Use consistently. The brain learns through repetition. Pick 2-3 signals and use them daily until they become automatic.
Combine strategically. Layer signals for maximum effect—use a nonverbal cue to get attention, then point to the visual timer to show how much time remains.
Beyond Signals: Building the Complete Prevention System
Attention signals are just one piece of the prevention puzzle. To fully support students’ developing executive function, pair these signals with visual schedules, teach simple self-regulation tools like breathing techniques, and reinforce positive behaviors with specific praise. Prevention isn’t about more rules—it’s about removing obstacles that make self-control unnecessarily difficult.
Another way to channel student energy into sustained focus? Turn it into a game.

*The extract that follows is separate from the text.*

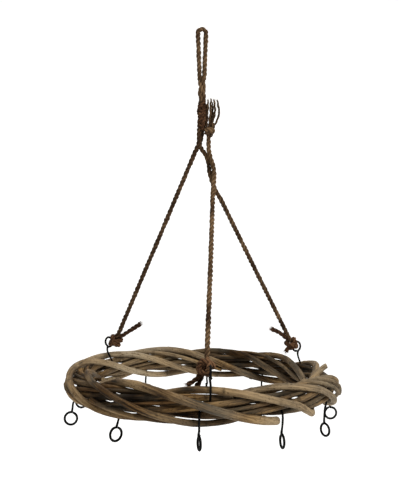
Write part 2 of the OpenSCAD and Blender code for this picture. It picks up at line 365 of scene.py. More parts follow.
def cut_wood():
    """The cut end of a rod: pale wood gone grey, with saw marks."""
    mat, nodes, links, bsdf = node_material("cut_wood")
    g = Graph(nodes, links)
    grain = g.attr("grain", "Vector")
    rings = g.noise(g.scaled(grain, (420, 420, 300)), 1, 4, 0.6)
    saw = g.noise(g.scaled(grain, (140, 2600, 10)), 1, 2, 0.5)
    colour = g.ramp(rings, [(0.3, srgb(104, 86, 62)), (0.5, srgb(148, 126, 94)), (0.7, srgb(176, 156, 122))])
    colour = g.mix(g.math("MULTIPLY", saw, 0.45), colour, srgb(92, 76, 56))
    links.new(colour, bsdf.inputs["Base Color"])
    links.new(g.math("ADD", 0.7, g.math("MULTIPLY", saw, 0.2)), bsdf.inputs["Roughness"])
    links.new(g.bump(saw, 0.5, 0.0004), bsdf.inputs["Normal"])
    return mat


def rope_material(name, dark, mid, light, groove, seed):
    """Laid rope: yarns that run across each strand, and painted shade that darkens the grooves between strands
    towards the groove colour, so the crests stand paler.
    """
    mat, nodes, links, bsdf = node_material(name)
    g = Graph(nodes, links)
    grain, painted_groove_shade, tone = g.attr("grain", "Vector"), g.attr("groove", "Fac"), g.attr("tone", "Fac")
    yarn = g.noise(g.scaled(grain, (1500, 170, 40), (seed, 0, 0)), 1, 3, 0.6, 0.4)
    fibre = g.noise(g.scaled(grain, (5200, 520, 60), (0, seed, 0)), 1, 2, 0.6, 0.3)
    patch = g.noise(g.scaled(grain, (60, 36, 3), (seed, seed, 0)), 1, 3, 0.6)
    body = g.math("ADD", g.math("MULTIPLY", yarn, 0.45), g.math("MULTIPLY", fibre, 0.25))
    body = g.math("ADD", body, g.math("MULTIPLY", patch, 0.3))
    body = g.math("ADD", body, g.math("MULTIPLY", g.math("SUBTRACT", tone, 0.5), 0.3))
    colour = g.ramp(body, [(0.34, dark), (0.5, mid), (0.66, light)])
    # painted shade: the groove attribute darkens the colour in the grooves between strands
    inside = g.math("MULTIPLY", g.math("POWER", painted_groove_shade, 1.4), 0.85, clamp=True)
    colour = g.mix(inside, colour, groove)
    links.new(colour, bsdf.inputs["Base Color"])
    links.new(g.math("ADD", 0.78, g.math("MULTIPLY", fibre, 0.2)), bsdf.inputs["Roughness"])
    bsdf.inputs["Specular IOR Level"].default_value = 0.08
    height = g.math("ADD", g.math("MULTIPLY", yarn, 0.65), g.math("MULTIPLY", fibre, 0.35))
    links.new(g.bump(height, 0.8, 0.0007), bsdf.inputs["Normal"])
    return mat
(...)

Spin to Win: The Focus Challenge
From a brain standpoint, this strategy approaches blurting and chatter from the opposite direction but reaches the same outcome. Rather than calming the impulse before it starts, it channels students’ focus into a structured, reward-based cycle that sustains attention and self-control.

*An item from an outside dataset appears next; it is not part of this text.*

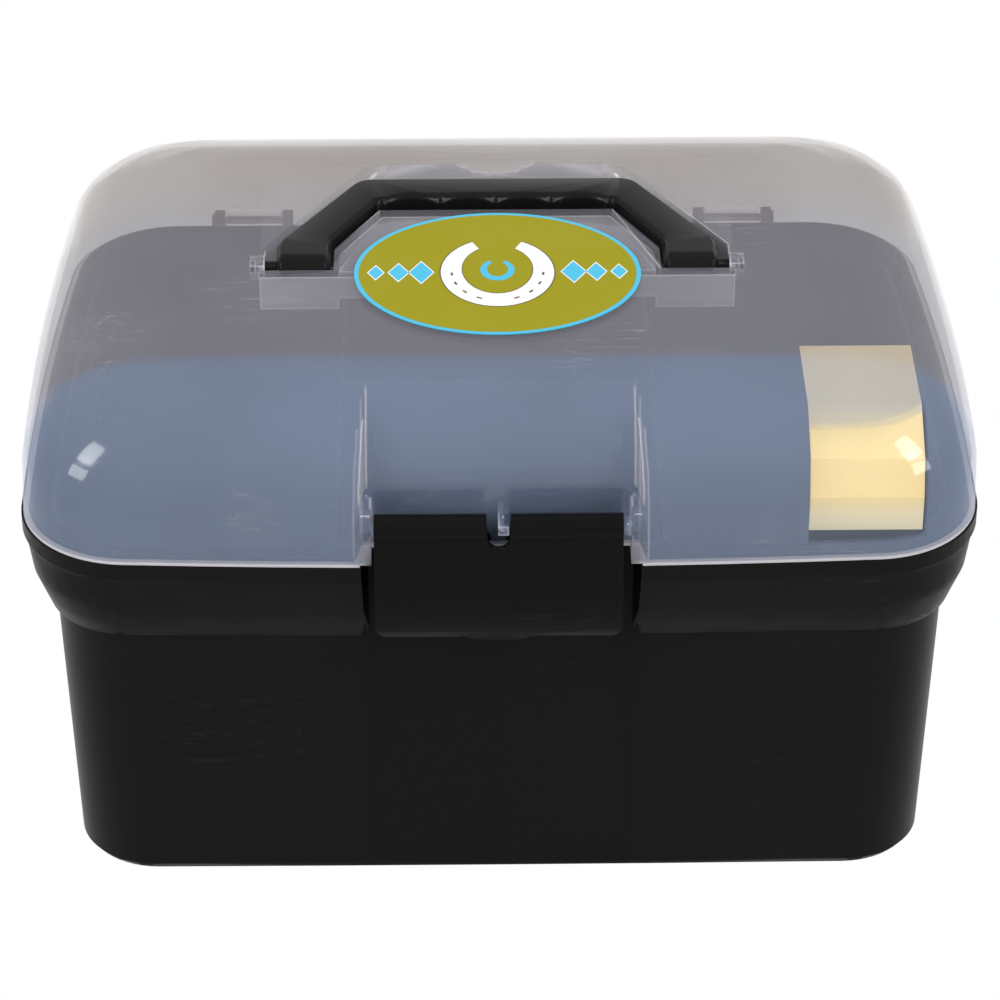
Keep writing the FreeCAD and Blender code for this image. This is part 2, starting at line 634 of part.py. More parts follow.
trough_front = "pivot_line - handle_thick / 2 - trough_front_gap"
trough_plan_points = [
    ("-trough_half", trough_front),
    ("trough_half", trough_front),
    ("trough_half", "trough_shoulder"),
    ("trough_back_half", "trough_back"),
    ("-trough_back_half", "trough_back"),
    ("-trough_half", "trough_shoulder"),
]
island_points = [
    ("-(arm_inner - island_gap)", trough_front),
    ("arm_inner - island_gap", trough_front),
    ("arm_inner - island_gap", "pivot_line + arm_straight - island_gap"),
    ("grip_inner - island_gap", "grip_front - island_gap"),
    ("-(grip_inner - island_gap)", "grip_front - island_gap"),
    ("-(arm_inner - island_gap)", "pivot_line + arm_straight - island_gap"),
]


def is_trough_back(edge):
    """The two upright edges at the back of the trough."""
    bounds = edge.BoundBox
    return bounds.ZLength > 1 and bounds.YLength < 0.01 and bounds.YMin > value("trough_back") - 1


def trough(tag, grow):
    """The hollow that the folded handle lies in, grown by a wall for the inner skin."""
    floor = "lid_top - trough_depth - (%s)" % grow
    height = "trough_depth + (%s) + 30" % grow
    plan = free_sketch("trough_plan_" + tag, PLAN, trough_plan_points, Placement__Base__z=floor)
    island = free_sketch("island_plan_" + tag, PLAN, island_points, Placement__Base__z=floor)
    if grow == "0":
        outer = extrude("trough_block_" + tag, plan, height)
        inner = extrude("island_block_" + tag, island, height)
    else:
        outer = extrude("trough_block_" + tag, offset("trough_offset_" + tag, plan, grow), height)
        shrunk = offset("island_offset_" + tag, island, "-(%s)" % grow)
        inner = extrude("island_block_" + tag, shrunk, height)
    outer = round_edges("trough_soft_" + tag, outer, "trough_corner + (%s)" % grow, is_trough_back)
    ring = cut("trough_ring_" + tag, outer, inner)
    parts = [ring]
    for side, low, high in (
            ("left", "-trough_half - (%s)" % grow, "-(arm_inner - island_gap) + (%s)" % grow),
            ("right", "arm_inner - island_gap - (%s)" % grow, "trough_half + (%s)" % grow)):
        parts.append(box("pocket_%s_%s" % (tag, side),
                         (low, trough_front + " - (%s)" % grow, "lid_top - pocket_depth - (%s)" % grow),
                         (high, "trough_shoulder + (%s)" % grow, "lid_top - trough_depth + 1")))
    return fuse("trough_" + tag, parts)


scoop_low = "lid_top - trough_depth + scoop_gap"
scoop = ball("scoop", "scoop_radius", "scoop_centre", scoop_low + " + scoop_radius")
scoop_rim = "sqrt(scoop_radius^2 - (scoop_radius - trough_depth + scoop_gap)^2)"
scoop_cup = cup("scoop_cup", scoop_rim + " * 0.6", scoop_rim + " + 1.7 * lid_wall", "scoop_centre",
                scoop_low + " - lid_wall", "lid_top")
lid_outer = cut("lid_outer", dome("lid_skin", "0", lid_low, OUTER_BANDS), fuse("lid_cuts", [
    lid_channel("cut", "0"), trough("cut", "0"), scoop]))
lid_inner = cut("lid_inner", dome("lid_hollow", "lid_wall", "rim_height - 5", INNER_BANDS),
                fuse("lid_keeps", [lid_channel("keep", "lid_wall"), trough("keep", "lid_wall"), scoop_cup]))

# Lid: bosses for the handle's studs, kept below the top

stud_up = "lid_top + handle_proud - handle_thick / 2"
stud_end = "trough_half + stud_reach"
bosses = []
stud_holes = []
for side, near, far, deep in (
        ("left", "-trough_half", "-(%s + lid_wall)" % stud_end, "-(%s + stud_end_gap)" % stud_end),
        ("right", "trough_half", "%s + lid_wall" % stud_end, "%s + stud_end_gap" % stud_end)):
    low, high = (far, near) if side == "left" else (near, far)
    bosses.append(rod("boss_" + side, "boss_radius", low, high, "pivot_line", stud_up))
    low, high = (deep, near + " + 1") if side == "left" else (near + " - 1", deep)
    stud_holes.append(rod("stud_hole_" + side, "stud_radius + stud_clearance", low, high,
                          "pivot_line", stud_up))

# Lid: pins and centre tab for the latch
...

Classroom Reinforcement Spinner
The Path Forward: Small Shifts, Lasting Change
Blurting isn’t a behavior problem to eliminate. It’s a developmental stage to guide. Every time you use a consistent signal, post a visual schedule, or teach a student to pause and breathe, you’re not just managing a classroom. You’re building the neural pathways that will serve them for life.
The strategies in this article work because they align with how young brains actually develop. They remove unnecessary friction, create predictable rhythms, and give students the external structure they need while their internal controls are still forming. This isn’t about perfection. It’s about progress.

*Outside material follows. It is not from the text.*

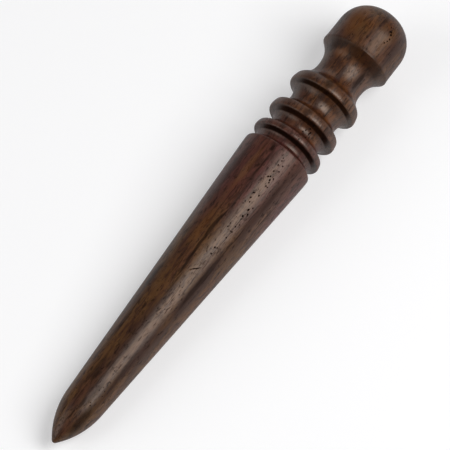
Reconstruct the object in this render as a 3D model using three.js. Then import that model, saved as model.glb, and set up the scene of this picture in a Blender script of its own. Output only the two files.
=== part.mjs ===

Start small. Choose one signal. Practice one breathing technique. Spin the timer once. Watch what happens when you stop fighting against impulsivity and start working with it instead.
The talking won’t disappear overnight, but the chaos will begin to shift into something more manageable: a classroom where students feel safe enough to learn self-control, structured enough to practice it, and supported enough to succeed.